[RFC] LLVM policy for top level directories and language runtimes (original) (raw)
Hello,
This is a short RFC looking to get some wider community guidance on how to proceed with some restructuring for GPU / offloading. For a bit of background, OpenMP offloading has a GPU runtime library that is currently built as part of the offload/
project alongside the CPU portion. I have a patch [OpenMP] Change build of OpenMP device runtime to be a separate runtime by jhuber6 · Pull Request #136729 · llvm/llvm-project · GitHub that splits the GPU / CPU builds into separate compilation jobs. This currently moves it back into openmp/
where it was before the offload/
split. Build scripts will then enable the openmp
project for the GPU to get the runtime, like so.
-DLLVM_RUNTIME_TARGETS=amdgcn-amd-amdhsa \
-DRUNTIMES_amdgcn-amd-amdhsa_LLVM_ENABLE_RUNTIMES='openmp'
The concern raised by @jdoerfert is that in the future we may want to add native LLVM runtimes for other languages, such as sycl
, cuda
, or openacc
. In my current scheme, this would require that all of these projects have a top level directory in the LLVM tree, similar to openmp/
. Then, enabling all of those language’s runtimes would look like this. All of these may also potentially depend on some common utilities present in offload/
.
-DLLVM_RUNTIME_TARGETS=amdgcn-amd-amdhsa \
-DRUNTIMES_amdgcn-amd-amdhsa_LLVM_ENABLE_RUNTIMES='openacc;openmp;sycl;cuda'
I believe this is relatively straightforward and matches what we do with other language runtimes like flang-rt
, libc
, or libclc
. The alternative approach proposed by @jdoerfert is to contain all of these in the offload/
directory itself to avoid too many new LLVM directories. We will instead put it under offload like offload/device/openmp
. That approach would look like this under the proposed scheme.

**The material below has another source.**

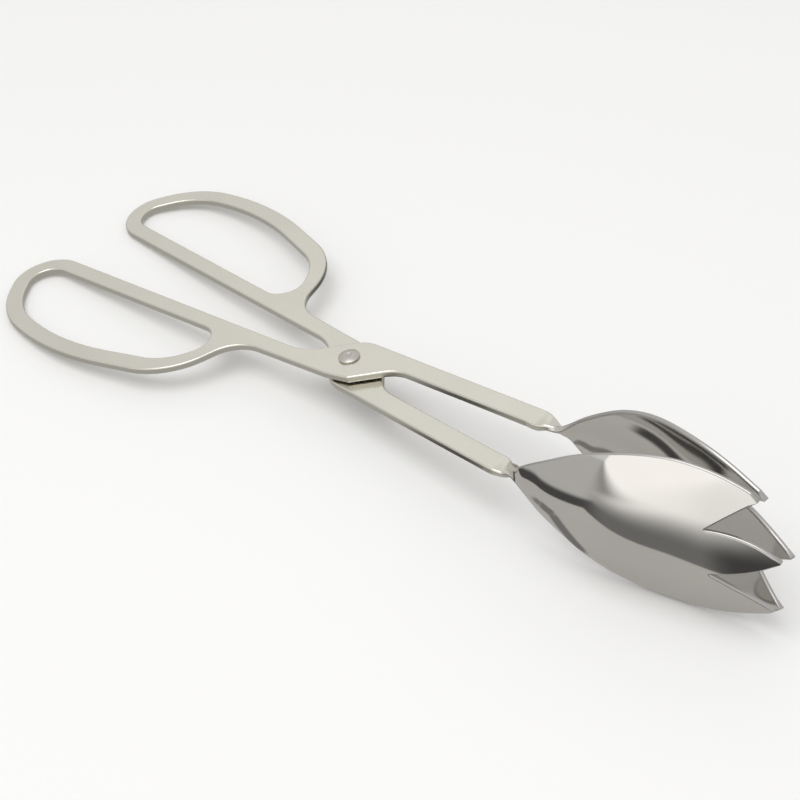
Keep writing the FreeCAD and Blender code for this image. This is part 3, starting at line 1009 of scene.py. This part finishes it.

-DLLVM_RUNTIME_TARGETS=amdgcn-amd-amdhsa \
-DRUNTIMES_amdgcn-amd-amdhsa_LLVM_ENABLE_RUNTIMES='offload'
-DOFFLOAD_TARGETS_TO_BUILD='openacc;openmp;sycl;cuda'
TL;DR, for the future where offload/
begins to contain other language’s runtimes. Should we prefer a separate top level directory for each one? Or should they all be put under offload/
. I am in personally favor of separate TLD’s matching what we currently do with openmp/
.
Since switching from per-project Subversion repositories to a Git monorepository, I don’t think there is a need to be economical on top-level directories anymore.
On the contrary, we have been quite liberal on them: .ci
, .github
, cmake
, utils
, third-party
, runtimes
, cross-project-tests
, clang-tools-extra
, etc. I myself added one: flang-rt
.
The LLVM_ENABLE_PROJECTS and LLVM_ENABLE_RUNTIMES system requires top-level repositories.
While LLVM_ENABLE_PROJECTS can be replaced by just add_subdirectory
somewhere in another project, LLVM_ENABLE_RUNTIMES comes with a system for cross-compilation.
So far we have a pretty fine-grained separation of runtimes:
- Multiple C runtimes: libc, compiler-rt, llvm-libgcc
- Multiple C++ runtimes: libunwind, libcxxabi, libc++, pstl
- Fortran: flang-rt
- OpenMP (CPU): openmp
- OpenCL: libclc
I don’t see why for runtimes of GPU-supporting languages (OpenMP, OpenACC, OpenCL, SYCL, CUDA, HIP, …) – in contrast for CPU-languages – we should need to be economic with top-level directories and collect them under a single uber-project/runtime.
For users I think the typical use case is to only need support for a subset of those languages (irrespective of whether it is a GPU or CPU-side language), and only compile the runtimes they need using the existing LLVM_ENABLE_RUNTIMES system.
Git also allows sparse checkouts to only download directories that are actually needed, which get more complicated if those are subdirectories. Not everybody needs/wants the entire gigabyte-sized repository.
On the contrary, @jhuber6 is working on making host/CPU and offload/GPU-side more similar to also use the LLVM_ENABLE_RUNTIMES mechanism for NVPTX/AMDGPU targets like he already has done for libc and libcxx.
IIUC correctly, the end goal is that the only difference between host-side and offload-side libraries is that the host-side contains main()
, and the offload-side some code that prepares for kernel execution, such as receiving function arguments from the driver.
Making host- and offload-side runtime libraries build differently would be in conflict with this goal.
In principle, the offload-side can also be a CPU target (e.g. host offloading (execution in the same process), or execution at another MPI rank), or the GPU executing main() with kernels being offloaded to the GPU (reverse offloading).
Long-term, I see the offload top-level directory as the location for common code shared by language-specific GPU runtimes, such as warp/wavefront-intrinsics, tensor operations, or the aforementioned kernel launching code (the offload plugins).
Kind of what LLVM is for compilers, or libc/shared is for host runtimes.
Counterpoints:
- Clang does not have options to dis-/enable C, C++, Objective-C, CUDA, HIP, or OpenMP support separately
- LLVM backends live in
llvm/lib/Target
, not in top-level directories and use their own mechanism to be dis-/enabled - LLVM_ENABLE_RUNTIMES does not compile any runtime by default, but most LLVM backends are enabled by default.